И я вспомнил его же слова. То есть не его, а настоящего Виктора.

Страсть делает все опасным. Но и осмысленным. И таким заманчивым. Но убийство без страсти становится бессмысленным. Как и любое искусство. Да-да, я знаю все возможные возражения затюканных, но добившихся каких-то там своих прав домохозяек и сытых трусливых обывателей. Может ли убийство быть искусством? Для обывателя – никогда, разумеется. Но полноте. Великие воины прошлого и настоящего, рыцари без страха, упрека и прочего интеллекта, всякие там мушкетеры, описанные в многих романах благородные граждане при мечах и шпагах, и прочие самураи. Они были мастерами убийства. Это было их искусство. Они, собственно говоря, больше ни черта и делать-то не умели – только бы завалить ближнего покрасивее. Это, почему-то, никого не смущает. Интересно, это потому что они убивали по каким-то там правилам, или потому что правила эти пишут, в итоге, победители?

– Я пока не собираюсь никого убивать, – сказал я.

– Но ты убьешь не задумываясь, так ведь?

– Если придется.

– Вот и надо понять к чему ты стремишься. Иначе…

– Иначе я подставлюсь и меня сожрут, – закончил я за него.

И в тот же момент почувствовал, что призрака больше нет. Посмотрел в ту сторону. Точно испарился.

Но вопрос остался. Чего же я хочу? Отомстить за побои и унижение? Вряд ли. Я не настолько тщеславен и мое чувство собственной важности изрядно покусано и тем как складывалась моя жизнь и тем, что я просто-напросто знал о его существовании.
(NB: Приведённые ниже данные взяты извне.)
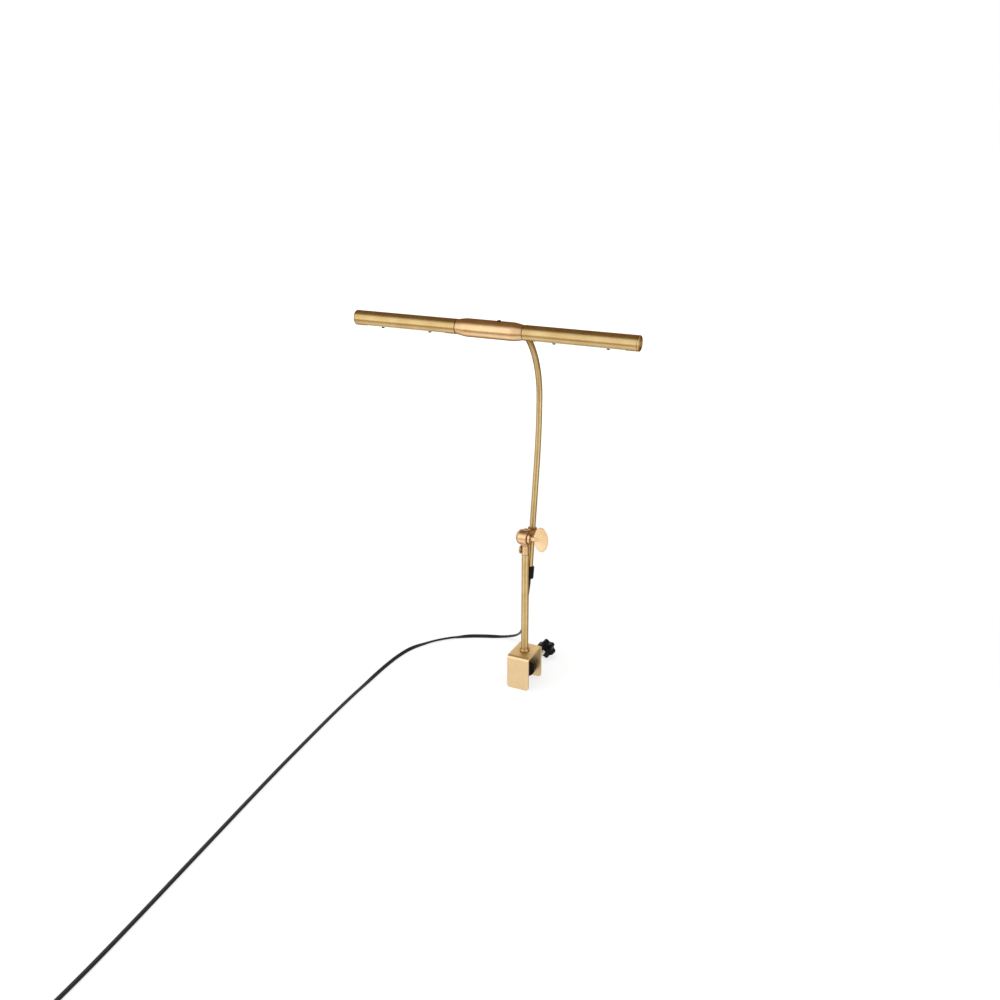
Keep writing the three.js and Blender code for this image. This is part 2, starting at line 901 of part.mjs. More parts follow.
add("centre_housing", centreGeometry(), rosyBrass, head);
add("rod_nut", rodNutGeometry(), steel, head);
add("switch_body", switchBodyGeometry(), blackPlastic, head);
add("switch_button", buttonGeometry(), blackPlastic, head);
add("driver_board", driverGeometry(), boardGreen, head);

// Shades: made for the right side, and turned half round about Z for the left

function shadeTubeGeometry() {
  const tube = alongX(ring(shadeRadius - shadeWall, shadeRadius, shadeStart, shadeEnd));
  const length = shadeLength - 2 * windowInset;
  const window = box(length, 2 * windowHalfWidth, shadeRadius + overrun).translate(
    (shadeStart + shadeEnd) / 2,
    0,
    -(shadeRadius + overrun) / 2,
  );
  return cut(tube, window);
}

function endCapGeometry() {
  const seat = shadeEnd + gap;
  return alongX(
    turned([
      [0, seat - endCapPlug],
      [sleeveShadeRadius, seat - endCapPlug],
      [sleeveShadeRadius, seat],
      [shadeRadius, seat],
      [shadeRadius, seat + endCap - endCapDome],
      [shadeRadius - endCapDome, seat + endCap],
      [0, seat + endCap],
    ]),
  );
}

const windowStart = shadeStart + windowInset;
const windowEnd = shadeEnd - windowInset;

// Two cross holes for the cover screws, through whatever lies under the shade's axis.
function screwHoles() {
  return coverScrewPlaces.map((place) =>
    disc(coverScrewRadius + gap, -shadeRadius - overrun, 0, screwSides).translate(place, 0, 0),
  );
}

function bar(halfWidth, low, high, start, end) {
  return box(end - start, 2 * halfWidth, high - low).translate(
    (start + end) / 2,
    0,
    (low + high) / 2,
  );
}

function carrierGeometry() {
  const start = centreHalf + sleeveInShade + 2 * gap;
  const end = shadeEnd - endCapPlug;
  return cut(
    bar(carrierHalfWidth, carrierTop - carrierHeight, carrierTop, start, end),
    ...screwHoles(),
  );
}

function ledBoardGeometry() {
  const low = boardTop - boardHeight;
  return cut(bar(boardHalfWidth, low, boardTop, windowStart, windowEnd), ...screwHoles());
}

function diffuserGeometry() {
  const start = windowStart + diffuserInset;
  const end = windowEnd - diffuserInset;
  const round = alongX(disc(diffuserRadius, start, end));
  const strip = bar(windowHalfWidth - diffuserInset, -shadeRadius, diffuserTop, start, end);
  return cut(common(round, strip), ...screwHoles());
}

function coverScrewGeometry(place) {
  const seat = -diffuserRadius - gap;
  return turned(
    [
      [0, seat - coverScrewHead],
      [coverScrewHeadRadius * Math.SQRT1_2, seat - coverScrewHead],
      [coverScrewHeadRadius, seat - coverScrewHead / 2],
      [coverScrewHeadRadius, seat],
      [coverScrewRadius, seat],
      [coverScrewRadius, carrierTop],
      [0, carrierTop],
    ],
    screwSides,
  ).translate(place, 0, 0);
}

for (const [side, turn] of [["right", 0], ["left", Math.PI]]) {
  const shade = new THREE.Group();
  shade.rotation.z = turn;
  head.add(shade);
  add("swivel_sleeve_" + side, sleeveGeometry(1), blackPlastic, shade);
  add("shade_tube_" + side, shadeTubeGeometry(), brass, shade);
  add("end_cap_" + side, endCapGeometry(), rosyBrass, shade);
  add("led_carrier_" + side, carrierGeometry(), steel, shade);
  add("led_board_" + side, ledBoardGeometry(), boardWhite, shade);
  add("diffuser_" + side, diffuserGeometry(), opal, shade);
  coverScrewPlaces.forEach((place, i) => {
    const name = "cover_screw_" + side + "_" + ["inner", "outer"][i];
    add(name, coverScrewGeometry(place), blackPlastic, shade);
  });
}

// Lead

const floor = -bracketHeight;
const lying = floor + cordThickness / 2;
const coilBase = lying + tieThickness + gap;
const glandFoot = -rodTail + glandGrip - glandLength;
const leadExit = rodAtPivot.clone().addScaledVector(rodDirection, glandFoot - gap);

// The lead's route from the gland to the coil, chosen by hand: down behind the post,
// round to the left over the ground, and forward to the coil.
const leadPoints = [
  leadExit.toArray(),
  leadExit.clone().addScaledVector(rodDirection, -cordWidth).toArray(),
  [-0.8, 12.4, 92],
  [-3, 15, 82.5],
  [-7, 21.5, 70],
  [-12.5, 32, 52],
  [-18.5, 44.5, 31],
  [-27.5, 60.5, 7],
  [-38, 77, -12.5],
  [-49.5, 93.5, -28.5],
  [-61.5, 104, -40],
  [-76, 106.5, lying + leadRise],
  [-93.7, 99.5, lying],
  [-110.9, 92.2, lying],
  [-127.8, 84.3, lying],
  [-143.7, 75, lying],
  [-157.8, 63, lying],
  [-170.8, 48.3, lying],
  [-182.3, 31, lying],
  [-191, 10.5, lying],
  [-196, -15.5, lying],
  [-197.8, -48, lying],
  [-197.5, -85, lying],
  [-197, -130, lying],
  [-194.5, -185, lying],
  [-190, -250, lying],
  [-184.5, -320, lying],
  [-178, -390, lying],
  [-171, -460, lying],
  [-164, -530, lying],
  [-157, -600, lying],
  [-151, -670, lying],
  [-147.5, -745, lying],
].map((point) => new THREE.Vector3(...point));

// The coil's centreline: a spiral in along the ground, a climb in the half turn where it
// reverses, and a spiral out on top. It starts on the coil's left side, heading forward.
const coilPitch = cordWidth + coilGap;
const layerPitch = cordThickness + coilGap;
const coilOuter = coilMiddleRadius + (coilPitch * coilTurnsPerLayer) / 2;
const coilTurns = 2 * coilTurnsPerLayer;

function coilPoint(turn) {
  const past = turn - coilTurnsPerLayer;
  const share = Math.min(Math.abs(past) / coilDipTurns, 1);
  const dip = coilDip * Math.cos((Math.PI / 2) * share) ** 2;
  const radius = coilOuter - coilPitch * (coilTurnsPerLayer - Math.abs(past) + dip);
  const climb = THREE.MathUtils.smoothstep(past, -coilClimbTurns, coilClimbTurns);
  const angle = Math.PI + 2 * Math.PI * turn;
  return new THREE.Vector3(
    coilCentre[0] + radius * Math.cos(angle),
    coilCentre[1] + radius * Math.sin(angle),
    coilBase + layerPitch * climb,
  );
}

function coilPoints() {
  const count = Math.round(coilTurns * coilSteps);
  const points = [];
  for (let i = 0; i <= count; i++) points.push(coilPoint((coilTurns * i) / count));
  return withStraightEnds(points);
}

// Adds a straight stretch of one cord width at both ends, level and along the lead.
function withStraightEnds(points) {
  const last = points.length - 1;
  const before = points[0].clone().sub(points[1]).setZ(0).setLength(cordWidth);
  const after = points[last].clone().sub(points[last - 1]).setZ(0).setLength(cordWidth);
  return [points[0].clone().add(before), ...points, points[last].clone().add(after)];
}

// The least clear distance between two parts of the coil's lead that aren't neighbours.
function coilLeastGap(points) {
  let least = Infinity;
  const skip = Math.round(coilSteps / 2);
  for (let i = 0; i < points.length; i++) {
    for (let j = i + skip; j < points.length; j++) {
      const across = Math.hypot(points[i].x - points[j].x, points[i].y - points[j].y);
      const up = Math.abs(points[i].z - points[j].z);
      const clear = Math.max(across - cordWidth, up - cordThickness);
      least = Math.min(least, clear);
    }
  }
  return least;
}

// A closed tube of the lead's flat section along points, its wide side kept level.
function flatTube(points, sides) {
  const positions = [];
  const index = [];
  points.forEach((point, i) => {
    const before = points[Math.max(i - 1, 0)];
    const after = points[Math.min(i + 1, points.length - 1)];
    const forward = after.clone().sub(before).normalize();
    const across = new THREE.Vector3(forward.y, -forward.x, 0).normalize();
    const up = new THREE.Vector3().crossVectors(across, forward);
    for (let k = 0; k < sides; k++) {
      const angle = (2 * Math.PI * k) / sides;
      const corner = point
        .clone()
        .addScaledVector(across, (Math.cos(angle) * cordWidth) / 2)
        .addScaledVector(up, (Math.sin(angle) * cordThickness) / 2);
      positions.push(...corner.toArray());
    }
  });
  const ringStart = (i) => i * sides;
  for (let i = 0; i + 1 < points.length; i++) {
    for (let k = 0; k < sides; k++) {
      const a = ringStart(i) + k;
      const b = ringStart(i) + ((k + 1) % sides);
      index.push(a, a + sides, b, b, a + sides, b + sides);
    }
  }
  const lastRing = ringStart(points.length - 1);
  for (let k = 1; k + 1 < sides; k++) {
    index.push(0, k, k + 1);
    index.push(lastRing, lastRing + k + 1, lastRing + k);
  }
  const geometry = new THREE.BufferGeometry();
  geometry.setAttribute("position", new THREE.Float32BufferAttribute(positions, 3));
  geometry.setIndex(index);
  const facets = geometry.toNonIndexed();
  facets.computeVertexNormals();
  return facets;
}

const coilLine = coilPoints();
const coilHead = coilLine[0].clone();
const coilForward = coilLine[1].clone().sub(coilLine[0]).normalize();
const runEnd = coilHead.clone().addScaledVector(coilForward, -gap);
const runBefore = runEnd.clone().addScaledVector(coilForward, -2 * cordWidth);
const leadCurve = new THREE.CatmullRomCurve3([...leadPoints, runBefore, runEnd], false);

// The free stretch: its flat section is turned so that it lies flat on the ground.
function leadGeometry() {
  const steps = Math.min(Math.round(leadCurve.getLength() / (cordStep * cordWidth)), cordMostSteps);
  const frames = leadCurve.computeFrenetFrames(steps, false);
  const lift = Math.atan2(frames.normals[steps].z, frames.binormals[steps].z);
  const section = new THREE.Shape();
  for (let k = 0; k < cordSides; k++) {
    const angle = (2 * Math.PI * (k + 0.5)) / cordSides;
    const reach = 1 / Math.cos(Math.PI / cordSides);
    const wide = (Math.cos(angle) * reach * cordWidth) / 2;
    const thick = (Math.sin(angle) * reach * cordThickness) / 2;
    const place = [
      wide * Math.cos(lift) + thick * Math.sin(lift),
      -wide * Math.sin(lift) + thick * Math.cos(lift),
    ];
    if (k === 0) section.moveTo(...place);
    else section.lineTo(...place);
  }
  return extruded(section, 0, { steps, extrudePath: leadCurve });
}

// A tie of thin strip round the coil's turns.
function tieGeometry() {
  const inner = coilOuter - coilPitch * (tieTurn + 1) - cordWidth / 2 - 2 * gap;
  const outer = coilOuter - coilPitch * tieTurn + cordWidth / 2 + 2 * gap;
  const bottom = coilBase - cordThickness / 2 - gap;
  const top = coilBase + layerPitch + cordThickness / 2 + gap;
  const middle = [(inner + outer) / 2, (bottom + top) / 2];
  const outside = box(
    outer - inner + 2 * tieThickness,
    tieWidth,
    top - bottom + 2 * tieThickness,
  );
  const inside = box(outer - inner, tieWidth + 2 * overrun, top - bottom);
  return cut(outside, inside)
    .translate(middle[0], 0, middle[1])
    .rotateZ(Math.PI + 2 * Math.PI * tieTurn)
    .translate(coilCentre[0], coilCentre[1], 0);
}

// Flat two-pin plug, made along X with its lead entry at the origin, resting on the ground
const coilTail = coilLine[coilLine.length - 1];
const tailForward = coilTail.clone().sub(coilLine[coilLine.length - 2]).setZ(0).normalize();
const plugGroup = new THREE.Group();
plugGroup.position.copy(coilTail).addScaledVector(tailForward, gap);
plugGroup.rotation.z = Math.atan2(tailForward.y, tailForward.x);
lamp.add(plugGroup);
const plugMiddle = floor + plugHeight / 2 - coilTail.z;

function plugGeometry() {
  const relief = alongX(
    turned(
      [
        [0, 0],
        [plugReliefTip, 0],
        [plugReliefRadius, plugReliefLength],
        [0, plugReliefLength],
      ],
      fineSides,
    ),
  );
  const bodyStart = plugReliefLength - overrun;
  const bodyEnd = bodyStart + plugBodyLength;
  const outline = new THREE.Shape();
  outline.moveTo(bodyStart, -plugNose / 2);
  outline.lineTo(bodyStart, plugNose / 2);
  outline.lineTo(bodyEnd - plugCorner, plugWidth / 2);
  outline.lineTo(bodyEnd, plugWidth / 2);
  outline.lineTo(bodyEnd, -plugWidth / 2);
  outline.lineTo(bodyEnd - plugCorner, -plugWidth / 2);
  const body = extruded(outline, plugHeight).translate(0, 0, plugMiddle - plugHeight / 2);
  return join(body, relief);
}

function pinGeometry(side) {
  const start = plugReliefLength - overrun + plugBodyLength + gap;
  return alongX(
    turned(
      [
        [0, start],
        [pinRadius, start],
        [pinRadius, start + pinLength - pinRadius / 2],
        [pinRadius / 2, start + pinLength],
        [0, start + pinLength],
      ],
      screwSides,
    ),
  ).translate(0, (side * pinSpacing) / 2, plugMiddle);
}

add("cord_run", leadGeometry(), blackLead);
add("cord_coil", flatTube(coilLine, coilSides), blackLead);
add("coil_tie", tieGeometry(), blackPlastic);
add("plug_body", plugGeometry(), blackPlastic, plugGroup);
add("plug_pin_left", pinGeometry(1), steel, plugGroup);
add("plug_pin_right", pinGeometry(-1), steel, plugGroup);

let coilLength = 0;
for (let i = 1; i < coilLine.length; i++) coilLength += coilLine[i].distanceTo(coilLine[i - 1]);
console.log("lead: run", leadCurve.getLength().toFixed(0), "mm, coil", coilLength.toFixed(0), "mm");
console.log("coil: least gap to itself", coilLeastGap(coilLine).toFixed(2), "mm");

// The lamp's origin is the middle of the fixed jaw's gripping face.
lamp.position.set(0, -linerFace, -linerMiddle);
const pianoLamp = new THREE.Group();
pianoLamp.add(lamp);

export default pianoLamp;
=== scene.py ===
"""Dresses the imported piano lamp: finishes, fine pieces, the flat lead, stage and camera."""

import json
import math

import bmesh
import bpy
from bpy.props import FloatProperty, FloatVectorProperty, IntProperty, PointerProperty
from mathutils import Matrix, Vector


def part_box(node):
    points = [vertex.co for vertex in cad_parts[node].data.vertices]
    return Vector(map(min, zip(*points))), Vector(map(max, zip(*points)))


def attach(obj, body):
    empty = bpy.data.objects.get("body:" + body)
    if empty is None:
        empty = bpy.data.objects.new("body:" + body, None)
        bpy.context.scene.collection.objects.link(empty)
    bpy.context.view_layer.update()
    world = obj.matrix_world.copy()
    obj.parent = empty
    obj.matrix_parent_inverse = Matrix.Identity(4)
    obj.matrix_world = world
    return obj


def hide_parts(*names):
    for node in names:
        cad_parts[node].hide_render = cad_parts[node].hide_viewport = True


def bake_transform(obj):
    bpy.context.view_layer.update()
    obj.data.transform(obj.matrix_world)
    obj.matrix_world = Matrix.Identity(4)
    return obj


bl_info = {
    "name": "Piano Lamp",
    "version": (1, 0, 0),
    "blender": (4, 5, 0),
    "location": "3D View > Sidebar > Piano Lamp",
    "description": "Dresses a clamp-on brass piano lamp on its measured frame",
    "category": "Add Mesh",
}

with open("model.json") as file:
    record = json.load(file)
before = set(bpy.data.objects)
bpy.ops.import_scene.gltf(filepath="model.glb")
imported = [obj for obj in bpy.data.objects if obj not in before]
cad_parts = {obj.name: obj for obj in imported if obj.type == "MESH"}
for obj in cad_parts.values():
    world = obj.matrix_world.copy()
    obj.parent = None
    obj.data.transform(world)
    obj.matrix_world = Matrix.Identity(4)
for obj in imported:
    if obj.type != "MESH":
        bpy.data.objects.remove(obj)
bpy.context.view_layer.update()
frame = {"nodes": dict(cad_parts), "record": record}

MM = 0.001
GAP = 0.3 * MM
SLOTS = {part["node"]: part["material_slot"] for part in frame["record"]["subparts"]}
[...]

Излишняя гордыня для меня не просто глупый недостаток, прозванный в религии «грех». Для меня гордыня – серьезная опасность. Стоит возомнить о себе невесть что обычному человеку, в большинстве случаев, окружающие если и не станут поддерживать его самомнение, то уж точно не будут разубеждать. Невежливо. Еще обидишь идиота и будет не просто идиот, а обиженный идиот. Могут, правда, и сказать в лицо. В истории отмечены случаи. И тогда идиот впадает в депрессию либо ярость – зависит от темперамента, смелости и характера.

 

В моем случае, недооценка реальности грозила серьезными проблемами.

Тогда чего же я хотел, что обдумывал, наблюдая за рынком и высматривая недавних своих обидчиков? Вряд ли это возможно просто так взять и сформулировать. Я хотел не поквитаться с ними, нет – я хотел доказать самому себе, что я достаточно опасный зверь, чтобы иметь право жить в этом мире на своих условиях. Может так? Да черт побери, я не знаю. Знаю только, что мне надо было что-то сделать.

Впрочем, не сегодня. Но скоро. А сегодня, наверное, пора возвращаться к Даре.